What is needed >> Everything from the line containing "revolve(axis=Axis.Z, mode=Mode.SUBTRACT)" to the line containing "imported = [obj", both lines included, must be copied exactly; nothing else should be.

Given material >>
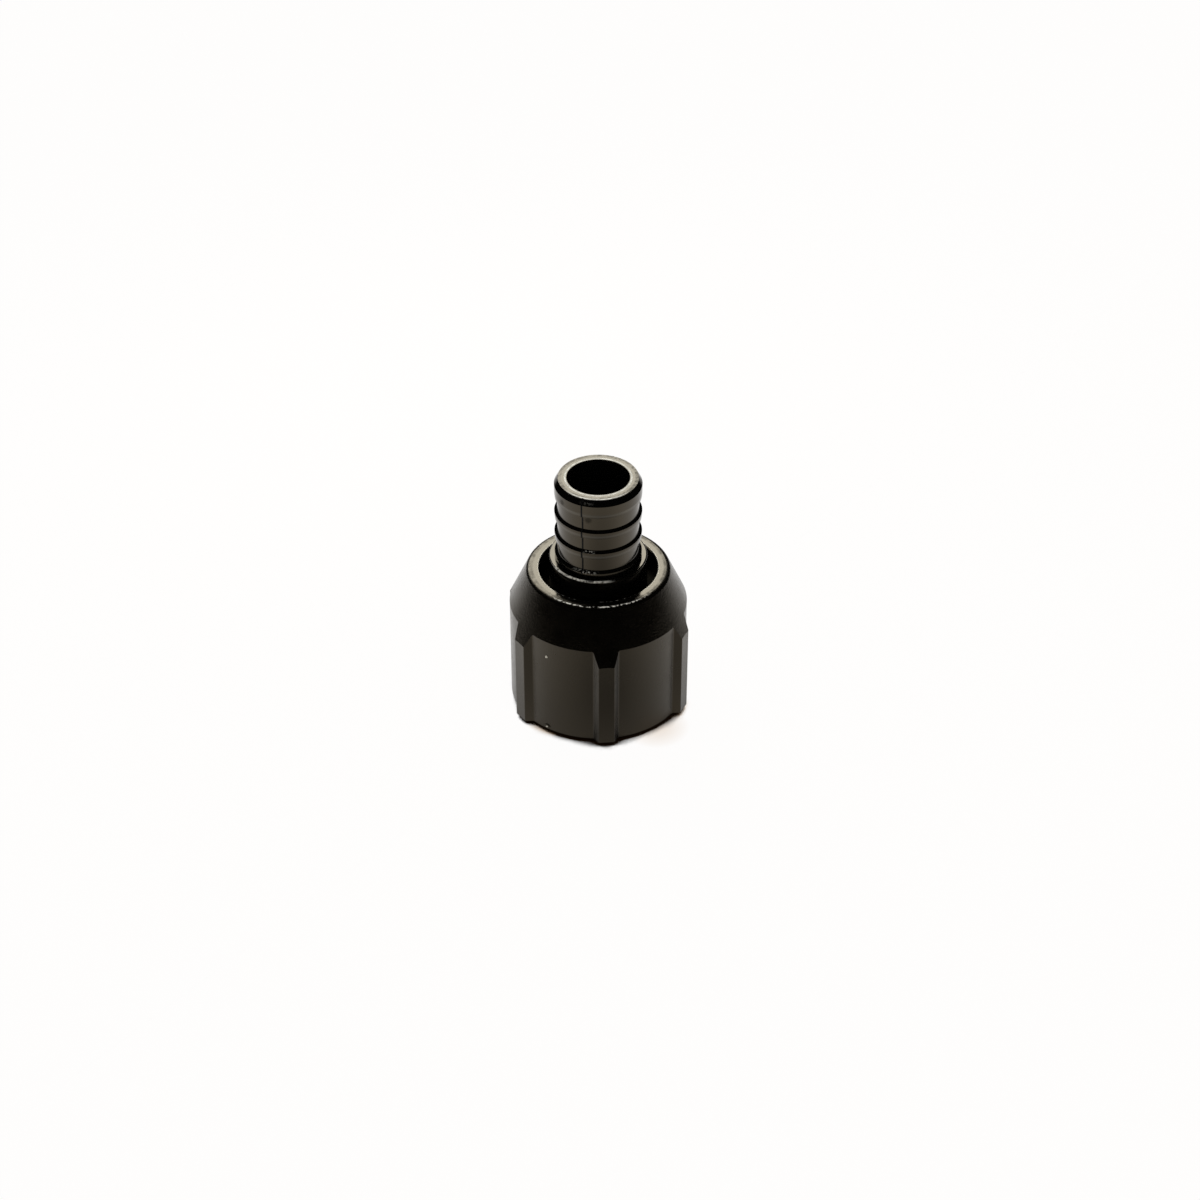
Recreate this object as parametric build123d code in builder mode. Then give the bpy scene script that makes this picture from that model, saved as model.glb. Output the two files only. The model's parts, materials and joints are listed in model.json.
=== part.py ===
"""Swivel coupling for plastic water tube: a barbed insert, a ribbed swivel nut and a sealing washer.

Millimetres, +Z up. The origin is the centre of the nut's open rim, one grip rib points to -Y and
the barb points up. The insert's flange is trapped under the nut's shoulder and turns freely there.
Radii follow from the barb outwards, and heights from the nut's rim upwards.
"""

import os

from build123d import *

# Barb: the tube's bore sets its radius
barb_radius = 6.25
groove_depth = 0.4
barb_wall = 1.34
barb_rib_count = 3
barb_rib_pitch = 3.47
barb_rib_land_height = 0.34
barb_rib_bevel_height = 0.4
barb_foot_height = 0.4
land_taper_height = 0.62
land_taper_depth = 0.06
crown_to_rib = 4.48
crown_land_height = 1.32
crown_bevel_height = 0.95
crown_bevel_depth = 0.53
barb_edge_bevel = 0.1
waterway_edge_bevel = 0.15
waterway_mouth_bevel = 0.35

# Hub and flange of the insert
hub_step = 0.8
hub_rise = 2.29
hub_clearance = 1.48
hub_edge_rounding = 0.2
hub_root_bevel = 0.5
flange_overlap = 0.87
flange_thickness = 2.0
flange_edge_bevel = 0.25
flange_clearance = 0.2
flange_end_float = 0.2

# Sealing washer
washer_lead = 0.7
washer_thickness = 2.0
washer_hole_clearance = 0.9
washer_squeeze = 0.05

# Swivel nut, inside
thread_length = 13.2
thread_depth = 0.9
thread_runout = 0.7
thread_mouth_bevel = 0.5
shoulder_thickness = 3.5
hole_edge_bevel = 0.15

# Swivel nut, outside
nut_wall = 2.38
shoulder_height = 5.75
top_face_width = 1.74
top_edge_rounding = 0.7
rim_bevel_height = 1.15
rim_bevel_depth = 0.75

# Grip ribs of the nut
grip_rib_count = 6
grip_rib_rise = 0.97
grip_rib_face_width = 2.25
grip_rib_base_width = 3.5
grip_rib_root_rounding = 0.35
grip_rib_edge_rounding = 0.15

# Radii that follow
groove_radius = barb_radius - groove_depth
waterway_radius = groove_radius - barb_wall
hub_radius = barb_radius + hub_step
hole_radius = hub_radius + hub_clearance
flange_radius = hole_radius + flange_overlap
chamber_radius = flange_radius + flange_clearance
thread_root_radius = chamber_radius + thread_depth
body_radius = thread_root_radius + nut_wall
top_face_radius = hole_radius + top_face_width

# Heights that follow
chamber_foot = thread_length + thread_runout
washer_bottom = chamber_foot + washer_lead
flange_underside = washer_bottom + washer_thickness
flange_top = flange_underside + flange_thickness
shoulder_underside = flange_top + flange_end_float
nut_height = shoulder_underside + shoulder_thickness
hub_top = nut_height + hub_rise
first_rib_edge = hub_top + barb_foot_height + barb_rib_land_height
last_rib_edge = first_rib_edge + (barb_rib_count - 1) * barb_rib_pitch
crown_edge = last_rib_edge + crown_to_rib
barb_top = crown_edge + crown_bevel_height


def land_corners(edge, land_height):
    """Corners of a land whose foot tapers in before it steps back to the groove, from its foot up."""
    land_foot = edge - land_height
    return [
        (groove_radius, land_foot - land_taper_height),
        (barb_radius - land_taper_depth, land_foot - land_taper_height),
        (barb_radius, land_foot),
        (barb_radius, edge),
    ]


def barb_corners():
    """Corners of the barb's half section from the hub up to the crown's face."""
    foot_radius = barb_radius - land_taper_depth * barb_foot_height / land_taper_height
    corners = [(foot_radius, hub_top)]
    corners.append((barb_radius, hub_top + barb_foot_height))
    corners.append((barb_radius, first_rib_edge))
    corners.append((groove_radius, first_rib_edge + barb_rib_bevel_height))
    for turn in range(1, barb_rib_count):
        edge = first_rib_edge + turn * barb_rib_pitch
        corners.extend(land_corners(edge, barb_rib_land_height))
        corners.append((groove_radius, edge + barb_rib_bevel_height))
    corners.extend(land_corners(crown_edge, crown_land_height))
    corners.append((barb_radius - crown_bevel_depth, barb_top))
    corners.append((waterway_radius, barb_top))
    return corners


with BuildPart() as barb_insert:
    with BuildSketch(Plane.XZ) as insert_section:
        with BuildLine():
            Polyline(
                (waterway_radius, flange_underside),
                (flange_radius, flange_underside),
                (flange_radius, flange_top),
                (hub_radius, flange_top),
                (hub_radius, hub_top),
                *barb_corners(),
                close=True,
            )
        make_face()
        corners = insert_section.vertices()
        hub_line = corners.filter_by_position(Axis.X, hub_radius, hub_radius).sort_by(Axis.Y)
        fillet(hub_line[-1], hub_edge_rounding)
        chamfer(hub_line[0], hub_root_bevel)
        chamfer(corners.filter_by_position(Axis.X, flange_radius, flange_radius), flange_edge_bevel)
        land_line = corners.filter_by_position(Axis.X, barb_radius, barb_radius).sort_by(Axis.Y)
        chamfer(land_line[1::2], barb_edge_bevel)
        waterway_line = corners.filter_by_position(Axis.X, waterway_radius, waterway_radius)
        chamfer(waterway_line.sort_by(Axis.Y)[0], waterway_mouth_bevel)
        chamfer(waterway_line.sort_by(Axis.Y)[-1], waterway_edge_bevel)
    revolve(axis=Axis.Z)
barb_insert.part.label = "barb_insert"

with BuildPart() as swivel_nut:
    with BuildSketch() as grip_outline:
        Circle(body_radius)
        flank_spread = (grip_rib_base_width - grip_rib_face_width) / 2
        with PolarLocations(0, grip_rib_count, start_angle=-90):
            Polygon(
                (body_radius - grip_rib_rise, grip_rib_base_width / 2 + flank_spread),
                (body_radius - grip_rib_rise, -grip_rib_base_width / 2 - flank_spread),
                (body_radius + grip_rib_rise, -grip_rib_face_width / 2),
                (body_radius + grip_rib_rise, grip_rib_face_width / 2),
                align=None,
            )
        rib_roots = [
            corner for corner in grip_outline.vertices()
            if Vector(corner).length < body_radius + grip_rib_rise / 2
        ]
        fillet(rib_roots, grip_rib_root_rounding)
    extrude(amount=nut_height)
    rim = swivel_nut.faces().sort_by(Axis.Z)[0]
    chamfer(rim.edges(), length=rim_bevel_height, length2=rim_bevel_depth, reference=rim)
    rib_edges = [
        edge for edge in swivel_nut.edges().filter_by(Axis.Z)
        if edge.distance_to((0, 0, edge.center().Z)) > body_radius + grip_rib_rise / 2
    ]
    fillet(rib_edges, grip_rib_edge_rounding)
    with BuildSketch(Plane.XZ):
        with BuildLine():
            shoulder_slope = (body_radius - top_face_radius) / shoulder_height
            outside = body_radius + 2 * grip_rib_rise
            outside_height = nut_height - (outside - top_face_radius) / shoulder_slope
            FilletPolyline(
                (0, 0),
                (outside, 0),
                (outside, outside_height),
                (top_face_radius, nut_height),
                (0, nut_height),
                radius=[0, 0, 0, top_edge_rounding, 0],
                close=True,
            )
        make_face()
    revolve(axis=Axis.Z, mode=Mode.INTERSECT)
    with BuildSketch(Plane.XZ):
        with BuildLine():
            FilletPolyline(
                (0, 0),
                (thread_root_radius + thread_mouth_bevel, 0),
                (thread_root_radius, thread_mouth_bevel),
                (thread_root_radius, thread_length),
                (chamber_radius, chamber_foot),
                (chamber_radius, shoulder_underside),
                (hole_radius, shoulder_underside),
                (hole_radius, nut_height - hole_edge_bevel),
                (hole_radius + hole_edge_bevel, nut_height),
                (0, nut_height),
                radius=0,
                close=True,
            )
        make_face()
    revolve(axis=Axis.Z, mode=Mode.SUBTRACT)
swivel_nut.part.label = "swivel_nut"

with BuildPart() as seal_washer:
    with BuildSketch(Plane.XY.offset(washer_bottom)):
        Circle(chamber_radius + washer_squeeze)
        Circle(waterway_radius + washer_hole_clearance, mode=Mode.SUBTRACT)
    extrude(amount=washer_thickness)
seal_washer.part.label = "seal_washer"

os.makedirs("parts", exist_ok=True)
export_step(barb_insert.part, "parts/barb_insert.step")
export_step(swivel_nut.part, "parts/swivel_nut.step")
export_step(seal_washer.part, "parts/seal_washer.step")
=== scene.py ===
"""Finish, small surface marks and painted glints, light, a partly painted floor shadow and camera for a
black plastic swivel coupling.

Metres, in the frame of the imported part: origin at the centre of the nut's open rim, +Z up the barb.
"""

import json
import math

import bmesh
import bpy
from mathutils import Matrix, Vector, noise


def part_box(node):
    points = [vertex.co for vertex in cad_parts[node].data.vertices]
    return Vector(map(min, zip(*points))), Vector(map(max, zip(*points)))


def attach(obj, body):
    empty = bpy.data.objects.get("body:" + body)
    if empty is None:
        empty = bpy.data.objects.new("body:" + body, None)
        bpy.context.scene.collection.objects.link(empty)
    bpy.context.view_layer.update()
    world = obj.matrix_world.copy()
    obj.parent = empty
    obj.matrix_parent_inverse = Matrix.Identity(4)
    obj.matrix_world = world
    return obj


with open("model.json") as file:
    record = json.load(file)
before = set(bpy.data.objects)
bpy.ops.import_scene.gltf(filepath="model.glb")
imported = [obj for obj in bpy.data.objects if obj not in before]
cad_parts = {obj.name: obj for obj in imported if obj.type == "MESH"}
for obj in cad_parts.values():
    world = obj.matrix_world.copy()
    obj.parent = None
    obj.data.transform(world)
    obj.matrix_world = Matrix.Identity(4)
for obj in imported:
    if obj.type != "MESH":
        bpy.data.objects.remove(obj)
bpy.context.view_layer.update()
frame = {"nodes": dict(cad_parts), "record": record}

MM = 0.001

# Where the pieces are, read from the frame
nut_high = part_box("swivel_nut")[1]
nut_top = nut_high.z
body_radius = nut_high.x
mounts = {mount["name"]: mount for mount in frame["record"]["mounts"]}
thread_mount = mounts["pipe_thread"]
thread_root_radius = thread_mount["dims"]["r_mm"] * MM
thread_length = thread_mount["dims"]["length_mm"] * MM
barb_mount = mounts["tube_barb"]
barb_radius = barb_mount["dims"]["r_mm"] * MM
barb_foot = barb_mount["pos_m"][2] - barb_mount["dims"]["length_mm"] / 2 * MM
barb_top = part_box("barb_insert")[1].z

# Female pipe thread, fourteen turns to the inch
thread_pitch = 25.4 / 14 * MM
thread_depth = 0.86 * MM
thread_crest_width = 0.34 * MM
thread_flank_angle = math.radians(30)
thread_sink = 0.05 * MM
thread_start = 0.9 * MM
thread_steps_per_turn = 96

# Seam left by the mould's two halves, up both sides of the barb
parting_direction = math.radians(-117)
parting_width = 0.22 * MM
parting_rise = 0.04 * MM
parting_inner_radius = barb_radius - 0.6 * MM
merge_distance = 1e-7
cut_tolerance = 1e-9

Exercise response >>
    revolve(axis=Axis.Z, mode=Mode.SUBTRACT)
swivel_nut.part.label = "swivel_nut"

with BuildPart() as seal_washer:
    with BuildSketch(Plane.XY.offset(washer_bottom)):
        Circle(chamber_radius + washer_squeeze)
        Circle(waterway_radius + washer_hole_clearance, mode=Mode.SUBTRACT)
    extrude(amount=washer_thickness)
seal_washer.part.label = "seal_washer"

os.makedirs("parts", exist_ok=True)
export_step(barb_insert.part, "parts/barb_insert.step")
export_step(swivel_nut.part, "parts/swivel_nut.step")
export_step(seal_washer.part, "parts/seal_washer.step")
=== scene.py ===
"""Finish, small surface marks and painted glints, light, a partly painted floor shadow and camera for a
black plastic swivel coupling.

Metres, in the frame of the imported part: origin at the centre of the nut's open rim, +Z up the barb.
"""

import json
import math

import bmesh
import bpy
from mathutils import Matrix, Vector, noise


def part_box(node):
    points = [vertex.co for vertex in cad_parts[node].data.vertices]
    return Vector(map(min, zip(*points))), Vector(map(max, zip(*points)))


def attach(obj, body):
    empty = bpy.data.objects.get("body:" + body)
    if empty is None:
        empty = bpy.data.objects.new("body:" + body, None)
        bpy.context.scene.collection.objects.link(empty)
    bpy.context.view_layer.update()
    world = obj.matrix_world.copy()
    obj.parent = empty
    obj.matrix_parent_inverse = Matrix.Identity(4)
    obj.matrix_world = world
    return obj


with open("model.json") as file:
    record = json.load(file)
before = set(bpy.data.objects)
bpy.ops.import_scene.gltf(filepath="model.glb")
imported = [obj for obj in bpy.data.objects if obj not in before]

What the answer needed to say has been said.